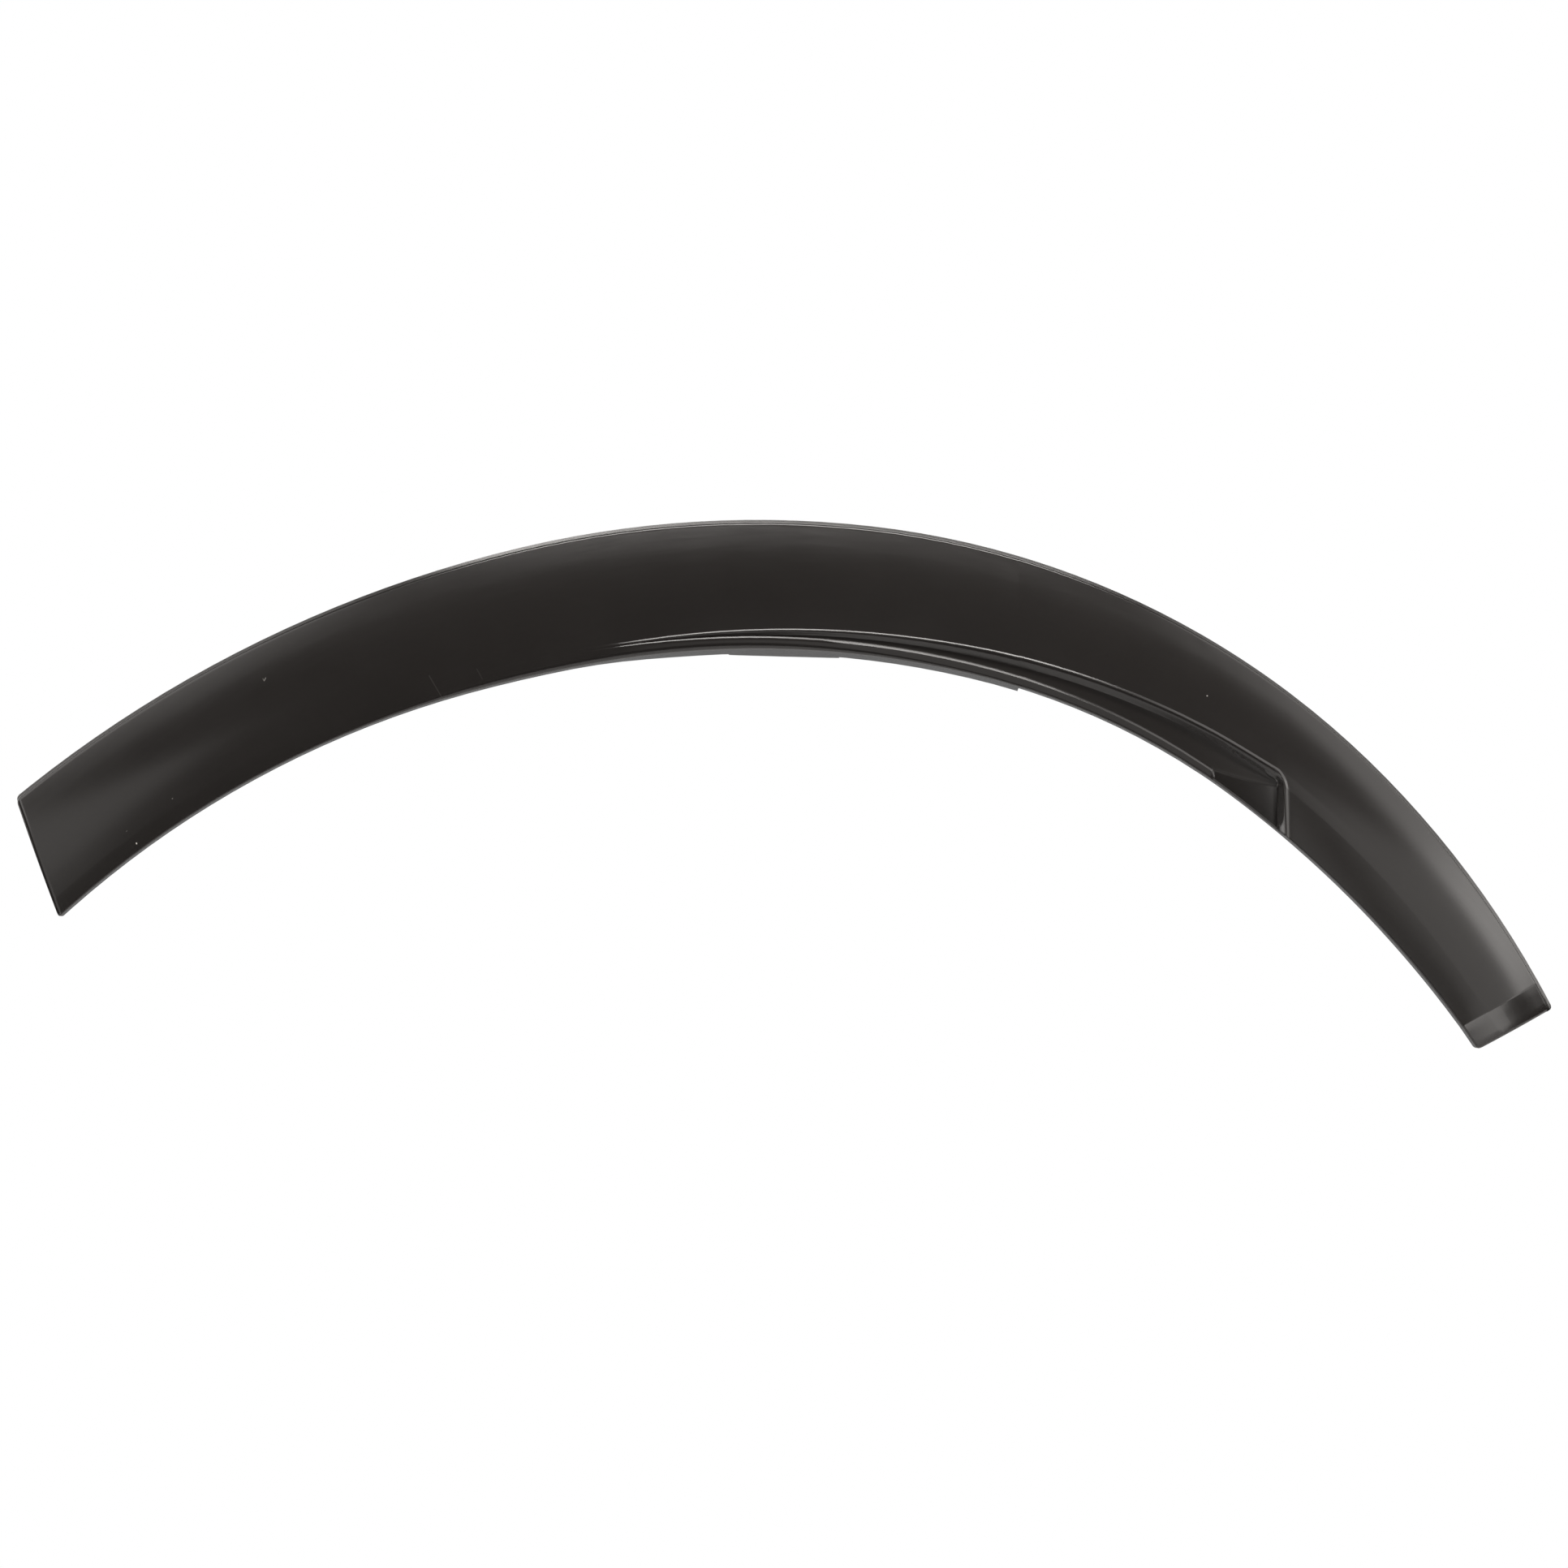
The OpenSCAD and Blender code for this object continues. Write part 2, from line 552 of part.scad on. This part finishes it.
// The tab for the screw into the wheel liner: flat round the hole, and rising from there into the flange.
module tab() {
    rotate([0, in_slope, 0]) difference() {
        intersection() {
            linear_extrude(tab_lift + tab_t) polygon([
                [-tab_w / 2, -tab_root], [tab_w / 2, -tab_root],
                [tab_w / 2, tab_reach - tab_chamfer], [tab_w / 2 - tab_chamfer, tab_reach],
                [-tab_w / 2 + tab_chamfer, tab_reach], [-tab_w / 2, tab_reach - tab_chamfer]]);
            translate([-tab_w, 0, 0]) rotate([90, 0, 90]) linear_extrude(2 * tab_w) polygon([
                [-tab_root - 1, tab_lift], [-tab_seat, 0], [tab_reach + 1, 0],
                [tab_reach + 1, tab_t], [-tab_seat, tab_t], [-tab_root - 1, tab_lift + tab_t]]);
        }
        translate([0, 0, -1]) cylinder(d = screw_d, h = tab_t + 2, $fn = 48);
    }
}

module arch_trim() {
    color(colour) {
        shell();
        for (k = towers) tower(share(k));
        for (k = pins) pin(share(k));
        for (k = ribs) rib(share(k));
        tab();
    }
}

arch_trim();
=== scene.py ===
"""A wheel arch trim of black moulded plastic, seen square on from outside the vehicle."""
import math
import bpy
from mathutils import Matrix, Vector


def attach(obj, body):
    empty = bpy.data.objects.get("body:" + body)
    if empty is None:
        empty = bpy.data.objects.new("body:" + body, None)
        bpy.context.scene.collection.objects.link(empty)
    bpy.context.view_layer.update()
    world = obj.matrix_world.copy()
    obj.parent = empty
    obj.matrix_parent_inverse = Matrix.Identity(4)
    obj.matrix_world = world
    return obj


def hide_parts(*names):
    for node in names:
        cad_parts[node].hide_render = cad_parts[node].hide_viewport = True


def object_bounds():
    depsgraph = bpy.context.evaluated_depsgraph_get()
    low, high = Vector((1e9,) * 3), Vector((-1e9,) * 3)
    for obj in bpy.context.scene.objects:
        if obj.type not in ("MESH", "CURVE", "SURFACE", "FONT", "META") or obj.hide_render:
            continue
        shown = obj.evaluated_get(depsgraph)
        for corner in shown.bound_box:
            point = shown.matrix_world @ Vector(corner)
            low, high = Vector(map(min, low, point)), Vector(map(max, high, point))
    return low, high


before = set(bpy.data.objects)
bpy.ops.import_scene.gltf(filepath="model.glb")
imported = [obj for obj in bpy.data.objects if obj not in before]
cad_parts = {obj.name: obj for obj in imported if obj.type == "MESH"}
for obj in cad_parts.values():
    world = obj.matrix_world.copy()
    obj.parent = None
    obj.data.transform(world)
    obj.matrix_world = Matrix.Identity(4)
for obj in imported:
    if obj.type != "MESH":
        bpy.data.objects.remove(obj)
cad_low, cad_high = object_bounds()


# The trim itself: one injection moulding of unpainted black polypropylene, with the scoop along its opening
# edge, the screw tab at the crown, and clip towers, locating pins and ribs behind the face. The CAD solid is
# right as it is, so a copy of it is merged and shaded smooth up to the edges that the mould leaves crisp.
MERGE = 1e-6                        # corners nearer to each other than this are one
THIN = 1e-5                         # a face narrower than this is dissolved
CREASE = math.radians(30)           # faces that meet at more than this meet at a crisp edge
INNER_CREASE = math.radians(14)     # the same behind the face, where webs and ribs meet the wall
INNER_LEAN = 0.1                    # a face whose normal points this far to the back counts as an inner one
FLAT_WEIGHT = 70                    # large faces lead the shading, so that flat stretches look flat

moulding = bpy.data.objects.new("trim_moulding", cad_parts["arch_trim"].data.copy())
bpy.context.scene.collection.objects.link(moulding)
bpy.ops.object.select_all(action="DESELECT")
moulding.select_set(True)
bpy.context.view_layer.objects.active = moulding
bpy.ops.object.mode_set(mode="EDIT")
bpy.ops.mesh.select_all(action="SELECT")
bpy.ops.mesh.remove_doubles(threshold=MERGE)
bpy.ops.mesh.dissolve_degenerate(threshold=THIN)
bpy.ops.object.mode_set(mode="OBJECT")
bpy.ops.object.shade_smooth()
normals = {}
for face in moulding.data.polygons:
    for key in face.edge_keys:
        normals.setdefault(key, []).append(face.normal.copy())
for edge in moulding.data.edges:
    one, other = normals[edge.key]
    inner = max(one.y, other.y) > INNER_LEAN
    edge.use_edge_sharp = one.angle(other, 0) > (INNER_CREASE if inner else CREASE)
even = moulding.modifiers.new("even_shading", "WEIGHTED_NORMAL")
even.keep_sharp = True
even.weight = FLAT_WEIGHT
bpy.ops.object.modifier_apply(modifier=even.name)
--
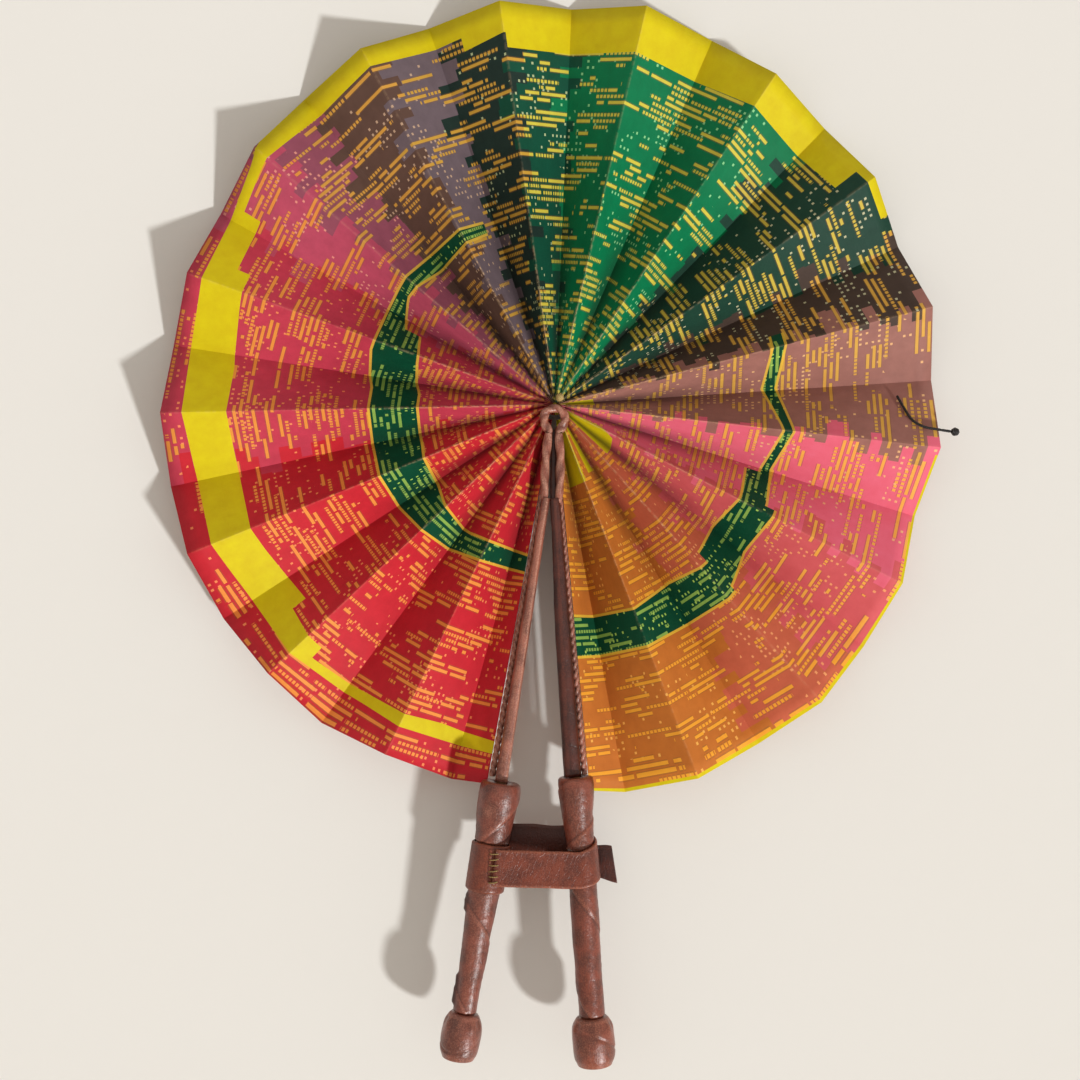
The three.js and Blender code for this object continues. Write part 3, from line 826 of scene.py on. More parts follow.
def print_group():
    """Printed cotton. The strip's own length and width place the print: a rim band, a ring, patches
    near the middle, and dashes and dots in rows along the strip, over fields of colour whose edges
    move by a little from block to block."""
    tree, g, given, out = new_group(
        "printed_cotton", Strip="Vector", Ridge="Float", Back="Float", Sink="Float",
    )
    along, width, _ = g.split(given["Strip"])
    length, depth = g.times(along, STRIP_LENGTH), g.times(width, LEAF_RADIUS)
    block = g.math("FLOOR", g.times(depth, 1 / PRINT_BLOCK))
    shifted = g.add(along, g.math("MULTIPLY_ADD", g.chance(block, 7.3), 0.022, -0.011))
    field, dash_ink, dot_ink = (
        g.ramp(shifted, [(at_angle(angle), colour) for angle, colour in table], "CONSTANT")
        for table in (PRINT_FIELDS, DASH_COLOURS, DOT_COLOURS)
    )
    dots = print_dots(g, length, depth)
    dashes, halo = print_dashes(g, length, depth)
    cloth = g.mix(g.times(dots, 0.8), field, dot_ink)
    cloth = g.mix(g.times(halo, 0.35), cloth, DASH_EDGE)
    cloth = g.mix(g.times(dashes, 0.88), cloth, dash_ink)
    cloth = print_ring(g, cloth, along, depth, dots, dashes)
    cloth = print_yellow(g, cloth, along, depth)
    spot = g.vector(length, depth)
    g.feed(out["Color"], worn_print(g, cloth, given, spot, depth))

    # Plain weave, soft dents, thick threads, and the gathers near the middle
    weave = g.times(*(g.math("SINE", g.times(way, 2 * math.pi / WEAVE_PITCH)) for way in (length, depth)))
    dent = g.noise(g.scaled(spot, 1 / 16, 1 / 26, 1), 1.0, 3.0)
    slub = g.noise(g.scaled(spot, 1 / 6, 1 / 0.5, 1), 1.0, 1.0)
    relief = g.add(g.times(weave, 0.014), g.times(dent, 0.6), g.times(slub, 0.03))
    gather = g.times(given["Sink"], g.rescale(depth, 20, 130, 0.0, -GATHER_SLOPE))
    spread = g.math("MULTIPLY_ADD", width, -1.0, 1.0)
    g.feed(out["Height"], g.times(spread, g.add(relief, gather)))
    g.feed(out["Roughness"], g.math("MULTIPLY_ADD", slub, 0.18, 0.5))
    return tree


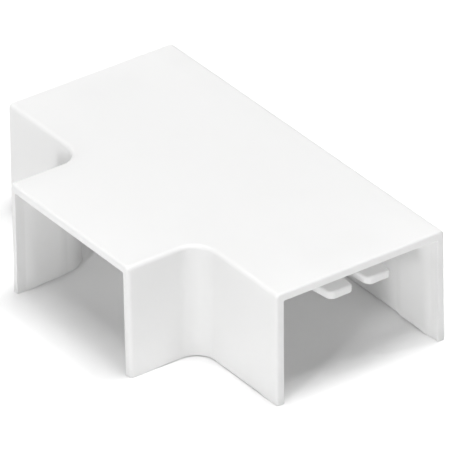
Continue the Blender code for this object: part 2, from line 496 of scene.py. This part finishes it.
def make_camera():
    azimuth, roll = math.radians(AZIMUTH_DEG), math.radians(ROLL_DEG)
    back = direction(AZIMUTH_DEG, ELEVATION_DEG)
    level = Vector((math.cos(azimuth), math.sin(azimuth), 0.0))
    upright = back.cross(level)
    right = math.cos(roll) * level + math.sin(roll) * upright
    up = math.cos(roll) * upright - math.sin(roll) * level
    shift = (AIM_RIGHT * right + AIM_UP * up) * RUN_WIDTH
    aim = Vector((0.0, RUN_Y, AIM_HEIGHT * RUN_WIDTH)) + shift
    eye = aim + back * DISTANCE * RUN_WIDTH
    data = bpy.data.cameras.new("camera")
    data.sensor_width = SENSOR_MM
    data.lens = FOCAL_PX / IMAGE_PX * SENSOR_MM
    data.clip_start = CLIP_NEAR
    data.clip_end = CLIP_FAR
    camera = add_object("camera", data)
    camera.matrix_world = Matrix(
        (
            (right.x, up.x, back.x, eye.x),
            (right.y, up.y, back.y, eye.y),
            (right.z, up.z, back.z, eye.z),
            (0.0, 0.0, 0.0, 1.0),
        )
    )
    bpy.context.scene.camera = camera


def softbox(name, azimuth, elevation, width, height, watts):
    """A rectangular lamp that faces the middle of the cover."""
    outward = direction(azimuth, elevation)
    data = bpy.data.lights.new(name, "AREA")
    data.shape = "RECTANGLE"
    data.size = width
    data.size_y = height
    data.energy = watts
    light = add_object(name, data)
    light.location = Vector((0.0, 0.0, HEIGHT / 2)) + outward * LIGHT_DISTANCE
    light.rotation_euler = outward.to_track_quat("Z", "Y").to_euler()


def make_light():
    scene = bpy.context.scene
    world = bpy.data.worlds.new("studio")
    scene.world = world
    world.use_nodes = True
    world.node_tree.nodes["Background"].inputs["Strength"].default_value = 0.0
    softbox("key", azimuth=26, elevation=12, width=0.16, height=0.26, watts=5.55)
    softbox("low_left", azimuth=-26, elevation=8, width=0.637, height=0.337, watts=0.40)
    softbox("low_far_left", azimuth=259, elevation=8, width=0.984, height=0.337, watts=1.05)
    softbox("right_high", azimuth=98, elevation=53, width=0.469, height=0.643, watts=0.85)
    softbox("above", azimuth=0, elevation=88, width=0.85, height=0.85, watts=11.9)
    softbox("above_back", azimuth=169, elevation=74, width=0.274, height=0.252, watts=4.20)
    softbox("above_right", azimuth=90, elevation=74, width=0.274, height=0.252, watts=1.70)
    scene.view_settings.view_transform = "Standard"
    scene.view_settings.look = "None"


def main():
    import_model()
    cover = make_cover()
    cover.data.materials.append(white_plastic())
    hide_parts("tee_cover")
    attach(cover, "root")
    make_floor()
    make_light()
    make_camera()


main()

• Instructions to follow: List every line in the records above that contains the word "before".

• Exercise result:
before = set(bpy.data.objects)
imported = [obj for obj in bpy.data.objects if obj not in before]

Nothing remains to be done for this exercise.